The biggest risk with these coins is the potential to be scammed. Because these low-market cap coins only receive notable activity for short periods of time and have so little to offer, there is not a lot of significant due diligence that can be made. 

In essence, the strategy of being the first one in can become an extreme risk when certain smart contracts resemble honeypots and do not allow traders to withdraw their liquidity from the protocol. 

The other risk is that these coins are not stable in any sort of way and have a tendency to drop to zero within a few hours because there is no inherent value to the tokens which means that activity needs to be monitored heavily in order to remain in the black. 

Benefits to trading memecoins

So, what’s the point of these low-market cap cryptocurrencies if they are extremely risky and generally run by scammers? Well, the obvious reason is that on the off-chance that they do become profitable, there is a large return to be made that stems from a small investment. 

However, the bigger benefit is that low-market cap trading requires traders to learn how to navigate and operate decentralized platforms. The majority of the low-value coins are not available on centralized exchanges which means that traders need to become familiar with decentralized exchanges (DEXs) and how they work. 
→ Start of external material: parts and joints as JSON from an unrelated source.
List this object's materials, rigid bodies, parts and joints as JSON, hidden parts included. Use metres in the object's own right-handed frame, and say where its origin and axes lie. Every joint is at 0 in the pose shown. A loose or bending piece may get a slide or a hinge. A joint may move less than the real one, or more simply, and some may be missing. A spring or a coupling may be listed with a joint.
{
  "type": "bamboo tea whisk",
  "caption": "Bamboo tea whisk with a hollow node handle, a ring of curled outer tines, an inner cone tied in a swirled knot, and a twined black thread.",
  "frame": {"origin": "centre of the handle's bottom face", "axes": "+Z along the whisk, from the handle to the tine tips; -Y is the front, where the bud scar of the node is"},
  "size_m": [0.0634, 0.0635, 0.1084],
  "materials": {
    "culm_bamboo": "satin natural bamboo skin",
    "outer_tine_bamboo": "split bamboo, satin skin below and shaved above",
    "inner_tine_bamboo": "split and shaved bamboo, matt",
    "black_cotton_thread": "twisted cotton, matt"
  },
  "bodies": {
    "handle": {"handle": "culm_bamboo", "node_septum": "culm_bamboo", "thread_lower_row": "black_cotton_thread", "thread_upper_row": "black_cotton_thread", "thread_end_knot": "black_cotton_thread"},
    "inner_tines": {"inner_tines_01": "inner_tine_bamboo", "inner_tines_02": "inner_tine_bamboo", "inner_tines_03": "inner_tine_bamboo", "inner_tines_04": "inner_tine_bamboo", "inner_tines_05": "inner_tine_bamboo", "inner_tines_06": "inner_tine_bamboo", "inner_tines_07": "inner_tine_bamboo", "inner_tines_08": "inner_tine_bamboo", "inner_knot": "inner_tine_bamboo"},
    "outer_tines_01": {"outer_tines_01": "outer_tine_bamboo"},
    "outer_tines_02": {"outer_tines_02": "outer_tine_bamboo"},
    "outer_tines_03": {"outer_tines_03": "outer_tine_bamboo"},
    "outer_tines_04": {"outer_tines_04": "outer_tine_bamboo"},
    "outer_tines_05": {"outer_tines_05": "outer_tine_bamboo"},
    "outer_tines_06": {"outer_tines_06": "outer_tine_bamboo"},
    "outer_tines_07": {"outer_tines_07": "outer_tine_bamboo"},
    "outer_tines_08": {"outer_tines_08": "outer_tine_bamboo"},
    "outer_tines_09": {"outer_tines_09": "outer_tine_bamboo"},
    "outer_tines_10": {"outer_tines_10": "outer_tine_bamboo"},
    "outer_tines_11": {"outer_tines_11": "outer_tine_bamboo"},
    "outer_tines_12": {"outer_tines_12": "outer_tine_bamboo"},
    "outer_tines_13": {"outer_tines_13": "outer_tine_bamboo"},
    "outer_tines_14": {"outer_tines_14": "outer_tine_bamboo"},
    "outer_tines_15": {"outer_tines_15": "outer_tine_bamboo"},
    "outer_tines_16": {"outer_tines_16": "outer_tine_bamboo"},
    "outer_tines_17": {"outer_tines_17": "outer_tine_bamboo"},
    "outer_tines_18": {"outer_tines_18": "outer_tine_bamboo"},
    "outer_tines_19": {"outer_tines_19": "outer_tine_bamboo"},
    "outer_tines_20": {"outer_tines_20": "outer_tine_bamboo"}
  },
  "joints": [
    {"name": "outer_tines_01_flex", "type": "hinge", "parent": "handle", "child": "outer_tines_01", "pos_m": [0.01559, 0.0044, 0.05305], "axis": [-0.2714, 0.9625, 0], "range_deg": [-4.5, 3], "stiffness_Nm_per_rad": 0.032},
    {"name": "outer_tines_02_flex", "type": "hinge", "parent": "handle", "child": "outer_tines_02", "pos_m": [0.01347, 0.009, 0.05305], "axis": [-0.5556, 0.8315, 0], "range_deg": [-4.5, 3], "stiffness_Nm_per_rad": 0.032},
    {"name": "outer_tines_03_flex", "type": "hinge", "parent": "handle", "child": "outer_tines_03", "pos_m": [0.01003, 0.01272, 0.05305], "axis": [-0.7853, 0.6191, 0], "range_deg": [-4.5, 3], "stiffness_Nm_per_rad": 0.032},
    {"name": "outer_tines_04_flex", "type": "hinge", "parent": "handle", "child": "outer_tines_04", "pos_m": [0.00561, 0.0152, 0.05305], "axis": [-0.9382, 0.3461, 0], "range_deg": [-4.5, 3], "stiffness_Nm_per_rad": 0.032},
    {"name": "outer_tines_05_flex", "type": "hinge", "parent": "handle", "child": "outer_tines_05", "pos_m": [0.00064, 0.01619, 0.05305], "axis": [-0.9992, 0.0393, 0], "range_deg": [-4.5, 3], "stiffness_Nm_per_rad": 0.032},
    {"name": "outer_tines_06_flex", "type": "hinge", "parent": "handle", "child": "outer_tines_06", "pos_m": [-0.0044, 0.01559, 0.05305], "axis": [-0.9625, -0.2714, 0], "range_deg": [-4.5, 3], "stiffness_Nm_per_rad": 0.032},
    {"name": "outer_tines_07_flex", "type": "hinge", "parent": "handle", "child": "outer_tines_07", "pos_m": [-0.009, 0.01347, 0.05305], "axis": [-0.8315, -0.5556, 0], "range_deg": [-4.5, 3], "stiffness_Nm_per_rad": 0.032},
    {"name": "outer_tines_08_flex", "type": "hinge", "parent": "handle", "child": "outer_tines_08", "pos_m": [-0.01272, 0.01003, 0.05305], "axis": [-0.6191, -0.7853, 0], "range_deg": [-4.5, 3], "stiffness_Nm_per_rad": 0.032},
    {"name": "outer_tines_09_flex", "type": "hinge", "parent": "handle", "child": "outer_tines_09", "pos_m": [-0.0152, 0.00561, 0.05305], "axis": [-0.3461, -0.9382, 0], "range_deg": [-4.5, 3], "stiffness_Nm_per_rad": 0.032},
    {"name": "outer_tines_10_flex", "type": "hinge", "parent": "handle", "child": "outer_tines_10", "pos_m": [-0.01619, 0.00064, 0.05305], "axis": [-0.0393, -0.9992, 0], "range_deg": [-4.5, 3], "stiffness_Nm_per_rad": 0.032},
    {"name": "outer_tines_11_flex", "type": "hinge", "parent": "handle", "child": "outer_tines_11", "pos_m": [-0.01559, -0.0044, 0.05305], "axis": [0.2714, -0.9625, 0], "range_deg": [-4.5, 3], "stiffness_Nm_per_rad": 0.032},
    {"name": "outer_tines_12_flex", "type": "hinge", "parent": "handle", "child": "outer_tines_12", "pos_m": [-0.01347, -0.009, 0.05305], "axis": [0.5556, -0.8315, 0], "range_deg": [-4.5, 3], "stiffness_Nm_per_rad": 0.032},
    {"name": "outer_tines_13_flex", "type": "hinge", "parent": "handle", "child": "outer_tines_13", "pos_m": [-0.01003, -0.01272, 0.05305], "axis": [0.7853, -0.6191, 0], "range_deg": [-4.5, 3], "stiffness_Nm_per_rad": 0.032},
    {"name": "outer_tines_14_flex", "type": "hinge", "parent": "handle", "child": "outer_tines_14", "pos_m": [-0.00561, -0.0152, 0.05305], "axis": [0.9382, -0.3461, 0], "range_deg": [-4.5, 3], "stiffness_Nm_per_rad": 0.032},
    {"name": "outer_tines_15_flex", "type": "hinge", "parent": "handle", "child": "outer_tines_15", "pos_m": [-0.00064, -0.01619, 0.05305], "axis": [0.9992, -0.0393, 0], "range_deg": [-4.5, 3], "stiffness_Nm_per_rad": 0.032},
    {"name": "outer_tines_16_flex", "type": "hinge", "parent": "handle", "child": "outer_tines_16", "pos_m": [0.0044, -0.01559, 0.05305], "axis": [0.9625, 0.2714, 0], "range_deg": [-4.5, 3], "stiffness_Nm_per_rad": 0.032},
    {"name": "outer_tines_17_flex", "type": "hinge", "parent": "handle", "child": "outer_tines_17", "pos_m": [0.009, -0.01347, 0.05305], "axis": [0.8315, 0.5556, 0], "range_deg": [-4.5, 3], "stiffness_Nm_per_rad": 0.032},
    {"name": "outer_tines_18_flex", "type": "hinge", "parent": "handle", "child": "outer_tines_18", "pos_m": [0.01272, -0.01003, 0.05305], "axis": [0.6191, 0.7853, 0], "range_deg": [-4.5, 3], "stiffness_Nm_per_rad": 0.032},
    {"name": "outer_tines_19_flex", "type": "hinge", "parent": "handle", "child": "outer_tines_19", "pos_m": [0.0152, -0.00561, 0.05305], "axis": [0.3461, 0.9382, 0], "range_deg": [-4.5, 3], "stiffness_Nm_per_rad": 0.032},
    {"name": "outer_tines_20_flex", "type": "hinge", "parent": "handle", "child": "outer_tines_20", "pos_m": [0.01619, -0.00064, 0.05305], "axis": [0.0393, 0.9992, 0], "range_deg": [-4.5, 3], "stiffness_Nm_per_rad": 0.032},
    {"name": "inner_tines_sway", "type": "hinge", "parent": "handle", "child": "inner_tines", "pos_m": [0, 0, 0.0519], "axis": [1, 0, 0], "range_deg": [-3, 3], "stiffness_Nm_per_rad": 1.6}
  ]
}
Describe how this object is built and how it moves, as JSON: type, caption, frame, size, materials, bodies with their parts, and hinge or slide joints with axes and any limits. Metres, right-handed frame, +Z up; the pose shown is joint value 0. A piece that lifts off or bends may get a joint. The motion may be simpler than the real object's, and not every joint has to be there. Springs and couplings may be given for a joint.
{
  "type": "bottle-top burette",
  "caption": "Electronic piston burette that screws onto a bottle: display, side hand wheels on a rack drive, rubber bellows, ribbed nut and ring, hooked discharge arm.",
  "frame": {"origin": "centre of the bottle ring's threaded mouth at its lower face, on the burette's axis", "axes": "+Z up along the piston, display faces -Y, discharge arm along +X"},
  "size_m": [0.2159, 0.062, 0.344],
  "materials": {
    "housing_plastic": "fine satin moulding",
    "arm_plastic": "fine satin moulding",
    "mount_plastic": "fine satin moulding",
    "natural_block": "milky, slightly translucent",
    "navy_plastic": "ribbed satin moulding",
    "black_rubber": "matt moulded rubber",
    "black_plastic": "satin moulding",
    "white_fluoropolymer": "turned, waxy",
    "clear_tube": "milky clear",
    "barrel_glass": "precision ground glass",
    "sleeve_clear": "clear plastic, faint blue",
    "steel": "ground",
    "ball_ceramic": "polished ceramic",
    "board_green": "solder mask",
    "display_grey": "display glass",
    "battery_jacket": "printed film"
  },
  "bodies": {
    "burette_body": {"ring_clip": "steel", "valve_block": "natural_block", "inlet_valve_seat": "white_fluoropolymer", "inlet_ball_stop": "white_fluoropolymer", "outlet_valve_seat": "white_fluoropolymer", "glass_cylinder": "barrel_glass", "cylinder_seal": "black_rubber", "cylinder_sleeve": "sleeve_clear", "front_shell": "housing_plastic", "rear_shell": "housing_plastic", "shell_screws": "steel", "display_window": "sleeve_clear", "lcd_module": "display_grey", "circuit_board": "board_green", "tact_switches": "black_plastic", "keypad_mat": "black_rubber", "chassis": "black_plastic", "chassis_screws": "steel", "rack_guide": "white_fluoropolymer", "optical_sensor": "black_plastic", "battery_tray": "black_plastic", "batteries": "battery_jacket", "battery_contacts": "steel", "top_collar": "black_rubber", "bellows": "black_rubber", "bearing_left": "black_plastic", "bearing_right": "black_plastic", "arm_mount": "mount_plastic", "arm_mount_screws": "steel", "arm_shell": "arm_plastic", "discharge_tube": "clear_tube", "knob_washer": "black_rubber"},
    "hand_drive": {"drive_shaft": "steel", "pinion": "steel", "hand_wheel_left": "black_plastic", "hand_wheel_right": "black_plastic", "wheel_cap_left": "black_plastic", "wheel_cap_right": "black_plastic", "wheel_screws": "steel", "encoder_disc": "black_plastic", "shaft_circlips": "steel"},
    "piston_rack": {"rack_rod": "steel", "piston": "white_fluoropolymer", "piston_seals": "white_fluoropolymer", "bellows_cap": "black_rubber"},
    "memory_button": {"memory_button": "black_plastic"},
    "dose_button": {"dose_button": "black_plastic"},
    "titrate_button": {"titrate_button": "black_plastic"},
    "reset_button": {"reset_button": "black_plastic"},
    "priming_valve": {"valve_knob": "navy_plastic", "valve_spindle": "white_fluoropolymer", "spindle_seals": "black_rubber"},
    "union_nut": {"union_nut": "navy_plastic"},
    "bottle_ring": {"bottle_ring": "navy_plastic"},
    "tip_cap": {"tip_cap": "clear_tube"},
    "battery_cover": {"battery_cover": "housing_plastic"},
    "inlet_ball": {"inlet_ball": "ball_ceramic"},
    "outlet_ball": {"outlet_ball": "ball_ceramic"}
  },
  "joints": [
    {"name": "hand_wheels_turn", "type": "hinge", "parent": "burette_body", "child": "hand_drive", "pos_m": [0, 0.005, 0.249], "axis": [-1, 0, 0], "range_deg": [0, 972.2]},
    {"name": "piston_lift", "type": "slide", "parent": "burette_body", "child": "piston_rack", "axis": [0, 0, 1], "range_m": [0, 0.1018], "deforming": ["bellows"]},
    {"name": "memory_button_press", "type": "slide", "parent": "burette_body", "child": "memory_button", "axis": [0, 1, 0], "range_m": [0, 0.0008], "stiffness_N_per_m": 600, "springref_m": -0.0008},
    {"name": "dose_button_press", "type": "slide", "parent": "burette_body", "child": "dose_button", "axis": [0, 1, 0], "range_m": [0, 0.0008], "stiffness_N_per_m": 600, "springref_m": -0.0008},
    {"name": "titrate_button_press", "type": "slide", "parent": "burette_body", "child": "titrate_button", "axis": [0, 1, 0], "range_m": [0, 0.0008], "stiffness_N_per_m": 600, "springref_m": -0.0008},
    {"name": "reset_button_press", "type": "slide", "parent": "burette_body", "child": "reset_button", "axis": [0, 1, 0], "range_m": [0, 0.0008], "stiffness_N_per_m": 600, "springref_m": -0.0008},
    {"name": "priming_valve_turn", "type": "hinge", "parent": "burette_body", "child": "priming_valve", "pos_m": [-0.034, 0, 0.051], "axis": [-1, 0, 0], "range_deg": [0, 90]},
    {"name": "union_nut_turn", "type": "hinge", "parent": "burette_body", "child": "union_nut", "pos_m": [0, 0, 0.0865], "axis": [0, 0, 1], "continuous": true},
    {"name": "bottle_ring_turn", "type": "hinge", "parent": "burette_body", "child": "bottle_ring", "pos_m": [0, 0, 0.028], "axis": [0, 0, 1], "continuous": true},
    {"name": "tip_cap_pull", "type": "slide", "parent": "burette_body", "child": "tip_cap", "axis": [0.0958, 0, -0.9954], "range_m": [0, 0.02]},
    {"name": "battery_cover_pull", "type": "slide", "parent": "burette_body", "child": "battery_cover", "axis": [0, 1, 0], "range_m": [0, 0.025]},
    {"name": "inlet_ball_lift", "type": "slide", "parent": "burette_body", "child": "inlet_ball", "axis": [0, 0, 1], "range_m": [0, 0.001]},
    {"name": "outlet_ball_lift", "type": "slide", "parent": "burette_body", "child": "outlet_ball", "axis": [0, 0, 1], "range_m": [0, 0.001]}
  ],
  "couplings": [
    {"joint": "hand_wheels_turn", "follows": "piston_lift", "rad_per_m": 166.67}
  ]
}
  1. Inputting Contract Addresses

    Because many of these low-market cap coins are created so suddenly, they are not generally listed on DEXs and need to be manually added by finding the contract address on a block explorer. 

  2. Adjusting Slippage

    Slippage also needs to be adjusted to the appropriated percentage because these coins are extremely volatile with small token prices which means that liquidity can be lost during the exchange due to price changes. 

  3. Reading Whitepapers

    While many of these tokens are not the most utility-based projects, many of them still have white papers included which helps traders weed out any tokens which are likely to be a scam and encourages traders to become better at doing their due diligence before investing liquidity into a project. 

  4. Reading Price Charts

    Finally, one of the most valuable aspects of trading low-market cap coins is how it helps people become better at reading price charts which is an important skill that every trader should possess. 

Although patterns may appear to be unhelpful with these fringe investments, understanding different terms such as market cap, volume, total supply, liquidity pool holdings/pairings and the values attached to each are all helpful when deciding what to do as an investor.